*** Data records ***

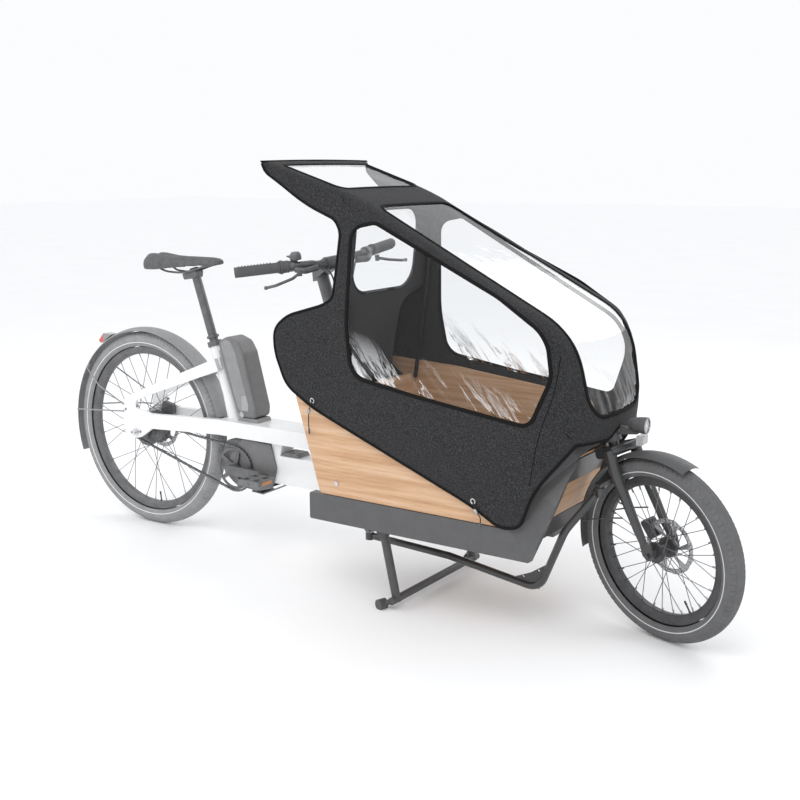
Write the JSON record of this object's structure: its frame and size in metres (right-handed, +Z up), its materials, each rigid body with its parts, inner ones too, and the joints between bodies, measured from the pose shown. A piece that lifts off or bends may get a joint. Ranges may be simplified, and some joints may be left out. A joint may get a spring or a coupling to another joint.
{
  "type": "cargo bicycle",
  "caption": "Long electric cargo bicycle with a low plywood box under a fabric rain canopy, mid motor, battery by the seat tube, linkage steering and a double-leg stand.",
  "frame": {"origin": "on the ground, below the middle of the bicycle's length and width", "axes": "+X forward along the frame, +Y to the rider's left, +Z up"},
  "size_m": [2.5696, 0.579, 1.293],
  "materials": {
    "white_frame": "satin white paint",
    "grey_frame": "satin grey paint",
    "dark_metal": "satin dark anodised",
    "black_metal": "satin black",
    "silver": "satin",
    "steel": "brushed",
    "chain_steel": "oiled",
    "black_plastic": "matte",
    "grey_plastic": "matte",
    "black_rubber": "matte",
    "tyre": "matte with reflective band",
    "plywood": "oiled plywood",
    "leather": "smooth",
    "canopy_cloth": "woven melange",
    "clear_film": "clear flexible film",
    "red_lens": "translucent red",
    "lamp_lens": "clear",
    "elastic": "woven elastic"
  },
  "bodies": {
    "frame": {"rear_axle": "steel", "chain": "chain_steel", "centre_frame": "white_frame", "chain_stays": "white_frame", "seat_stays": "white_frame", "seat_tube": "white_frame", "seat_clamp": "black_metal", "motor": "grey_plastic", "drive_covers": "grey_plastic", "battery_dock": "black_plastic", "rear_fender": "black_plastic", "tail_light": "red_lens", "rear_caliper": "black_metal", "box_rails": "grey_frame", "box_frame": "grey_frame", "front_arms": "grey_frame", "box_floor": "plywood", "box_sides": "plywood", "box_boards": "plywood", "box_screws": "steel", "headlight": "black_plastic", "lamp_lenses": "lamp_lens"},
    "rear_wheel": {"rear_tyre": "tyre", "rear_rim": "black_metal", "rear_spokes": "black_metal", "rear_hub": "black_metal", "rear_disc": "steel"},
    "sprocket": {"sprocket": "chain_steel"},
    "crank": {"crankset": "black_metal"},
    "pedal_right": {"pedal_right": "black_plastic"},
    "pedal_left": {"pedal_left": "black_plastic"},
    "seat": {"seatpost": "black_metal", "saddle": "leather"},
    "battery": {"battery": "black_plastic"},
    "fork": {"fork": "dark_metal", "front_fender": "black_plastic", "front_caliper": "black_metal"},
    "front_wheel": {"front_tyre": "tyre", "front_rim": "black_metal", "front_spokes": "black_metal", "front_hub": "black_metal", "front_disc": "steel"},
    "rod": {"steering_rod": "dark_metal"},
    "bars": {"steering_column": "dark_metal", "handlebar": "black_metal", "grips": "black_rubber", "brake_perches": "black_metal", "bell": "black_metal", "brake_hoses": "black_rubber"},
    "brake_lever_right": {"brake_lever_right": "black_metal"},
    "brake_lever_left": {"brake_lever_left": "black_metal"},
    "shifter": {"shifter": "black_rubber"},
    "bell_lever": {"bell_lever": "black_metal"},
    "stand": {"stand": "black_metal"},
    "canopy": {"canopy_fabric": "canopy_cloth", "canopy_windows": "clear_film", "canopy_poles": "silver", "canopy_eyelets": "silver", "canopy_cords": "elastic", "cord_locks": "silver"}
  },
  "joints": [
    {"name": "rear_wheel_spin", "type": "hinge", "parent": "frame", "child": "rear_wheel", "pos_m": [-0.9145, 0, 0.351], "axis": [0, 1, 0], "continuous": true},
    {"name": "sprocket_spin", "type": "hinge", "parent": "frame", "child": "sprocket", "pos_m": [-0.9145, -0.045, 0.351], "axis": [0, 1, 0], "continuous": true},
    {"name": "crank_spin", "type": "hinge", "parent": "frame", "child": "crank", "pos_m": [-0.4775, 0, 0.273], "axis": [0, 1, 0], "continuous": true, "deforming": ["chain"]},
    {"name": "pedal_right_spin", "type": "hinge", "parent": "crank", "child": "pedal_right", "pos_m": [-0.3075, -0.131, 0.273], "axis": [0, 1, 0], "continuous": true},
    {"name": "pedal_left_spin", "type": "hinge", "parent": "crank", "child": "pedal_left", "pos_m": [-0.6475, 0.131, 0.273], "axis": [0, 1, 0], "continuous": true},
    {"name": "fork_steer", "type": "hinge", "parent": "frame", "child": "fork", "pos_m": [0.97804, 0, 0.24084], "axis": [-0.3256, 0, 0.9455], "range_deg": [-18, 38]},
    {"name": "front_wheel_spin", "type": "hinge", "parent": "fork", "child": "front_wheel", "pos_m": [1.03626, -0.02084, 0.26088], "axis": [0.3031, 0.9472, 0.1044], "continuous": true},
    {"name": "rod_pivot", "type": "hinge", "parent": "fork", "child": "rod", "pos_m": [0.86947, -0.05968, 0.40794], "axis": [-0.3256, 0, 0.9455], "range_deg": [-38, 18]},
    {"name": "bar_steer", "type": "hinge", "parent": "frame", "child": "bars", "pos_m": [-0.1115, 0, 0.9], "axis": [-0.3256, 0, 0.9455], "range_deg": [-18, 38], "deforming": ["brake_hoses"]},
    {"name": "brake_lever_right_pull", "type": "hinge", "parent": "bars", "child": "brake_lever_right", "pos_m": [-0.07489, -0.17324, 0.9647], "axis": [0.0162, 0.1044, -0.9944], "range_deg": [0, 17], "stiffness_Nm_per_rad": 1, "springref_deg": -20.05},
    {"name": "brake_lever_left_pull", "type": "hinge", "parent": "bars", "child": "brake_lever_left", "pos_m": [0.01377, 0.1038, 0.99523], "axis": [-0.0162, -0.1044, 0.9944], "range_deg": [0, 17], "stiffness_Nm_per_rad": 1, "springref_deg": -20.05},
    {"name": "shifter_twist", "type": "hinge", "parent": "bars", "child": "shifter", "pos_m": [-0.09724, -0.12799, 0.98535], "axis": [-0.6702, -0.7363, -0.0931], "range_deg": [-60, 60]},
    {"name": "bell_lever_push", "type": "hinge", "parent": "bars", "child": "bell_lever", "pos_m": [-0.13243, -0.13954, 1.00558], "axis": [-0.0162, -0.1044, 0.9944], "range_deg": [0, 25], "stiffness_Nm_per_rad": 0.02, "springref_deg": -28.65},
    {"name": "seat_slide", "type": "slide", "parent": "frame", "child": "seat", "axis": [-0.3184, 0, 0.948], "range_m": [-0.01, 0.12]},
    {"name": "battery_tilt", "type": "hinge", "parent": "frame", "child": "battery", "pos_m": [-0.3885, 0, 0.451], "axis": [0, 1, 0], "range_deg": [0, 15]},
    {"name": "stand_fold", "type": "hinge", "parent": "frame", "child": "stand", "pos_m": [0.2575, 0, 0.226], "axis": [0, 1, 0], "range_deg": [0, 66]},
    {"name": "canopy_lift", "type": "slide", "parent": "frame", "child": "canopy", "axis": [0.6, 0, 0.8], "range_m": [0, 0.2]}
  ],
  "couplings": [
    {"joint": "sprocket_spin", "follows": "crank_spin", "ratio": 2.25},
    {"joint": "bar_steer", "follows": "fork_steer", "ratio": 1},
    {"joint": "rod_pivot", "follows": "fork_steer", "ratio": -1}
  ]
}
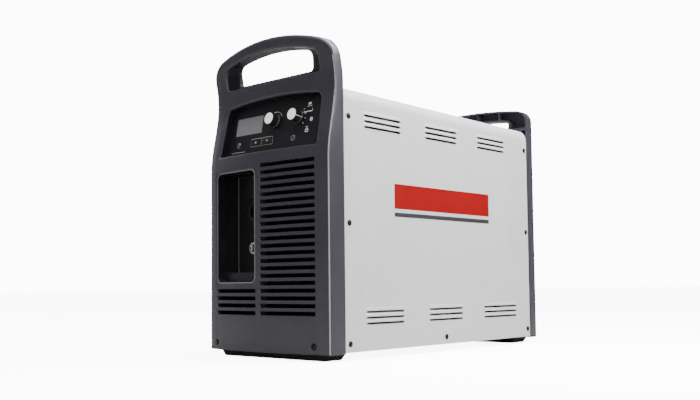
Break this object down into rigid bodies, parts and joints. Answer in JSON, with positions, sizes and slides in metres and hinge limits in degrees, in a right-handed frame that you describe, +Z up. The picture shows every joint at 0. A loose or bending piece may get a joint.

***

[Direction] Copy out all of the data exactly, leaving nothing out.

[Task output]
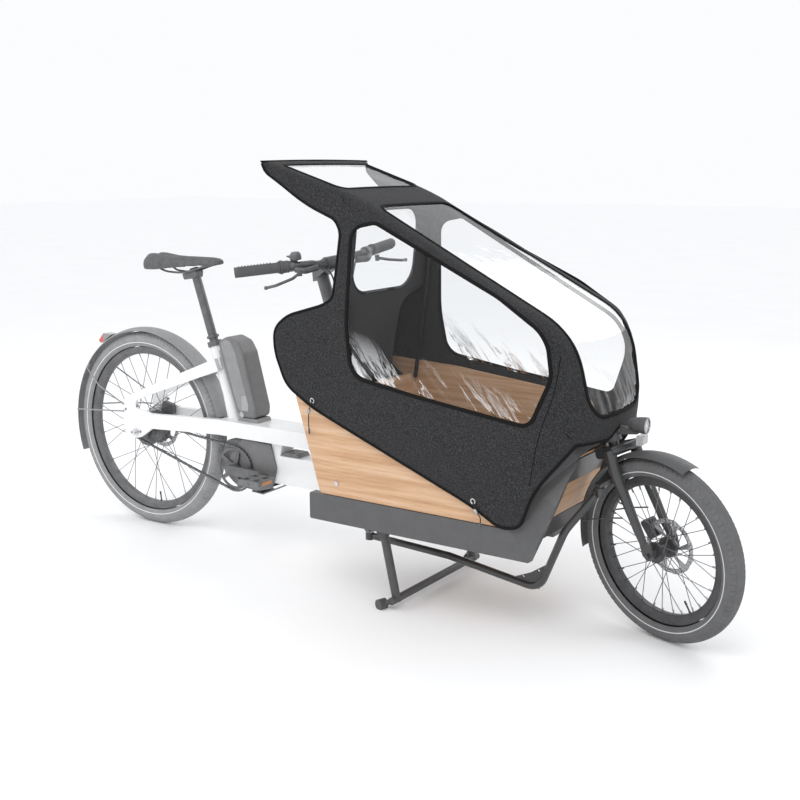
Write the JSON record of this object's structure: its frame and size in metres (right-handed, +Z up), its materials, each rigid body with its parts, inner ones too, and the joints between bodies, measured from the pose shown. A piece that lifts off or bends may get a joint. Ranges may be simplified, and some joints may be left out. A joint may get a spring or a coupling to another joint.
{
  "type": "cargo bicycle",
  "caption": "Long electric cargo bicycle with a low plywood box under a fabric rain canopy, mid motor, battery by the seat tube, linkage steering and a double-leg stand.",
  "frame": {"origin": "on the ground, below the middle of the bicycle's length and width", "axes": "+X forward along the frame, +Y to the rider's left, +Z up"},
  "size_m": [2.5696, 0.579, 1.293],
  "materials": {
    "white_frame": "satin white paint",
    "grey_frame": "satin grey paint",
    "dark_metal": "satin dark anodised",
    "black_metal": "satin black",
    "silver": "satin",
    "steel": "brushed",
    "chain_steel": "oiled",
    "black_plastic": "matte",
    "grey_plastic": "matte",
    "black_rubber": "matte",
    "tyre": "matte with reflective band",
    "plywood": "oiled plywood",
    "leather": "smooth",
    "canopy_cloth": "woven melange",
    "clear_film": "clear flexible film",
    "red_lens": "translucent red",
    "lamp_lens": "clear",
    "elastic": "woven elastic"
  },
  "bodies": {
    "frame": {"rear_axle": "steel", "chain": "chain_steel", "centre_frame": "white_frame", "chain_stays": "white_frame", "seat_stays": "white_frame", "seat_tube": "white_frame", "seat_clamp": "black_metal", "motor": "grey_plastic", "drive_covers": "grey_plastic", "battery_dock": "black_plastic", "rear_fender": "black_plastic", "tail_light": "red_lens", "rear_caliper": "black_metal", "box_rails": "grey_frame", "box_frame": "grey_frame", "front_arms": "grey_frame", "box_floor": "plywood", "box_sides": "plywood", "box_boards": "plywood", "box_screws": "steel", "headlight": "black_plastic", "lamp_lenses": "lamp_lens"},
    "rear_wheel": {"rear_tyre": "tyre", "rear_rim": "black_metal", "rear_spokes": "black_metal", "rear_hub": "black_metal", "rear_disc": "steel"},
    "sprocket": {"sprocket": "chain_steel"},
    "crank": {"crankset": "black_metal"},
    "pedal_right": {"pedal_right": "black_plastic"},
    "pedal_left": {"pedal_left": "black_plastic"},
    "seat": {"seatpost": "black_metal", "saddle": "leather"},
    "battery": {"battery": "black_plastic"},
    "fork": {"fork": "dark_metal", "front_fender": "black_plastic", "front_caliper": "black_metal"},
    "front_wheel": {"front_tyre": "tyre", "front_rim": "black_metal", "front_spokes": "black_metal", "front_hub": "black_metal", "front_disc": "steel"},
    "rod": {"steering_rod": "dark_metal"},
    "bars": {"steering_column": "dark_metal", "handlebar": "black_metal", "grips": "black_rubber", "brake_perches": "black_metal", "bell": "black_metal", "brake_hoses": "black_rubber"},
    "brake_lever_right": {"brake_lever_right": "black_metal"},
    "brake_lever_left": {"brake_lever_left": "black_metal"},
    "shifter": {"shifter": "black_rubber"},
    "bell_lever": {"bell_lever": "black_metal"},
    "stand": {"stand": "black_metal"},
    "canopy": {"canopy_fabric": "canopy_cloth", "canopy_windows": "clear_film", "canopy_poles": "silver", "canopy_eyelets": "silver", "canopy_cords": "elastic", "cord_locks": "silver"}
  },
  "joints": [
    {"name": "rear_wheel_spin", "type": "hinge", "parent": "frame", "child": "rear_wheel", "pos_m": [-0.9145, 0, 0.351], "axis": [0, 1, 0], "continuous": true},
    {"name": "sprocket_spin", "type": "hinge", "parent": "frame", "child": "sprocket", "pos_m": [-0.9145, -0.045, 0.351], "axis": [0, 1, 0], "continuous": true},
    {"name": "crank_spin", "type": "hinge", "parent": "frame", "child": "crank", "pos_m": [-0.4775, 0, 0.273], "axis": [0, 1, 0], "continuous": true, "deforming": ["chain"]},
    {"name": "pedal_right_spin", "type": "hinge", "parent": "crank", "child": "pedal_right", "pos_m": [-0.3075, -0.131, 0.273], "axis": [0, 1, 0], "continuous": true},
    {"name": "pedal_left_spin", "type": "hinge", "parent": "crank", "child": "pedal_left", "pos_m": [-0.6475, 0.131, 0.273], "axis": [0, 1, 0], "continuous": true},
    {"name": "fork_steer", "type": "hinge", "parent": "frame", "child": "fork", "pos_m": [0.97804, 0, 0.24084], "axis": [-0.3256, 0, 0.9455], "range_deg": [-18, 38]},
    {"name": "front_wheel_spin", "type": "hinge", "parent": "fork", "child": "front_wheel", "pos_m": [1.03626, -0.02084, 0.26088], "axis": [0.3031, 0.9472, 0.1044], "continuous": true},
    {"name": "rod_pivot", "type": "hinge", "parent": "fork", "child": "rod", "pos_m": [0.86947, -0.05968, 0.40794], "axis": [-0.3256, 0, 0.9455], "range_deg": [-38, 18]},
    {"name": "bar_steer", "type": "hinge", "parent": "frame", "child": "bars", "pos_m": [-0.1115, 0, 0.9], "axis": [-0.3256, 0, 0.9455], "range_deg": [-18, 38], "deforming": ["brake_hoses"]},
    {"name": "brake_lever_right_pull", "type": "hinge", "parent": "bars", "child": "brake_lever_right", "pos_m": [-0.07489, -0.17324, 0.9647], "axis": [0.0162, 0.1044, -0.9944], "range_deg": [0, 17], "stiffness_Nm_per_rad": 1, "springref_deg": -20.05},
    {"name": "brake_lever_left_pull", "type": "hinge", "parent": "bars", "child": "brake_lever_left", "pos_m": [0.01377, 0.1038, 0.99523], "axis": [-0.0162, -0.1044, 0.9944], "range_deg": [0, 17], "stiffness_Nm_per_rad": 1, "springref_deg": -20.05},
    {"name": "shifter_twist", "type": "hinge", "parent": "bars", "child": "shifter", "pos_m": [-0.09724, -0.12799, 0.98535], "axis": [-0.6702, -0.7363, -0.0931], "range_deg": [-60, 60]},
    {"name": "bell_lever_push", "type": "hinge", "parent": "bars", "child": "bell_lever", "pos_m": [-0.13243, -0.13954, 1.00558], "axis": [-0.0162, -0.1044, 0.9944], "range_deg": [0, 25], "stiffness_Nm_per_rad": 0.02, "springref_deg": -28.65},
    {"name": "seat_slide", "type": "slide", "parent": "frame", "child": "seat", "axis": [-0.3184, 0, 0.948], "range_m": [-0.01, 0.12]},
    {"name": "battery_tilt", "type": "hinge", "parent": "frame", "child": "battery", "pos_m": [-0.3885, 0, 0.451], "axis": [0, 1, 0], "range_deg": [0, 15]},
    {"name": "stand_fold", "type": "hinge", "parent": "frame", "child": "stand", "pos_m": [0.2575, 0, 0.226], "axis": [0, 1, 0], "range_deg": [0, 66]},
    {"name": "canopy_lift", "type": "slide", "parent": "frame", "child": "canopy", "axis": [0.6, 0, 0.8], "range_m": [0, 0.2]}
  ],
  "couplings": [
    {"joint": "sprocket_spin", "follows": "crank_spin", "ratio": 2.25},
    {"joint": "bar_steer", "follows": "fork_steer", "ratio": 1},
    {"joint": "rod_pivot", "follows": "fork_steer", "ratio": -1}
  ]
}
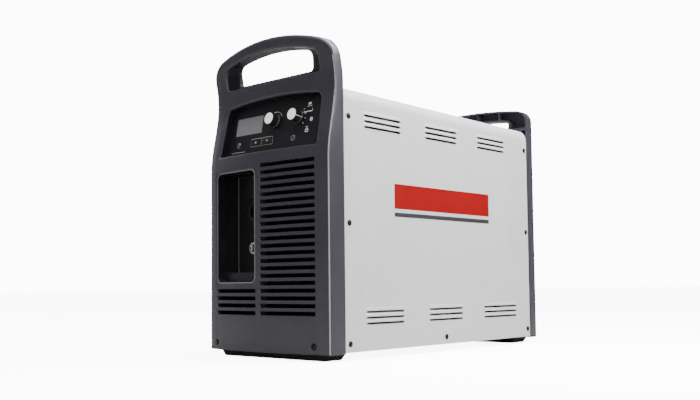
Break this object down into rigid bodies, parts and joints. Answer in JSON, with positions, sizes and slides in metres and hinge limits in degrees, in a right-handed frame that you describe, +Z up. The picture shows every joint at 0. A loose or bending piece may get a joint.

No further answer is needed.